Deste ponto de vista, qual é o princípio que nos leva a adoptar a oposição “esquerda – direita” em detrimento de “os de baixo contra os de cima”, ou os “99% contra os 1%”? Nenhum. Como já se viu, são apenas generalizações terminológicas e quanto melhor estas generalizações se adequarem à compreensão geral das pessoas, quanto mais “pé tiverem na terra”, tanto melhor estas saberão identificar ao que se opõem. Se colocarmos esta discussão no plano científico, materialista, o MAS procura defender os interesses da classe trabalhadora, dos explorados, não-proprietários, que sobrevivem do seu salário, por oposição aos interesses da classe que se aproveita daquela força de trabalho em benefício próprio, que é possuidora do capital – a burguesia.

As generalizações terminológicas existem, são amplamente usadas ao longo da história, sofrem as suas evoluções e respectivas mutações. Carecendo, muitas vezes, de cientificidade e precisando nós de as utilizar, por servirem de referência a determinados sectores sociais, utilizemos aquelas que melhor são compreendidas pela generalidade das pessoas e que melhor servem a defesa dos interesses das amplas massas trabalhadoras.

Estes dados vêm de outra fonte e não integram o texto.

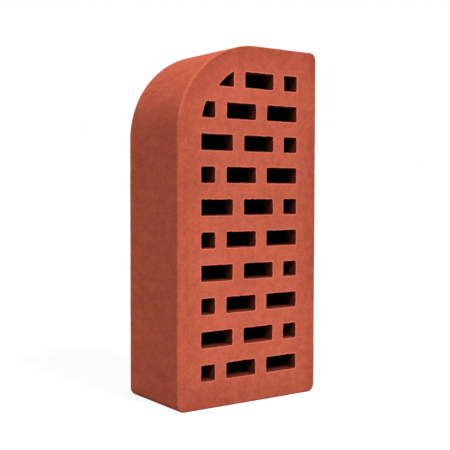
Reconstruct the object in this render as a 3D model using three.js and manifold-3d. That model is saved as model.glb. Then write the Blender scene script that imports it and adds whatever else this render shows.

Se somos questionados sobre a localização política do MAS? Somos “os de baixo” que defendem a responsabilização e prisão de banqueiros e políticos corruptos; somos a “esquerda” que defende o confisco dos bens e fortunas daqueles banqueiros e políticos para o pagamento de uma dívida que não nos diz respeito; somos os “99%” pelo fim da austeridade, que defende o investimento na nossa economia, nos serviços públicos, nas empresas estratégicas públicas e na soberania política e económica do país.

Somos um dos partidos políticos que confluiu na coligação AG!R, que quer romper com a governação de 40 anos do centrão (PS/PSD/CDS-PP) e que procura formar uma alternativa a todos os partidos tradicionais do parlamento.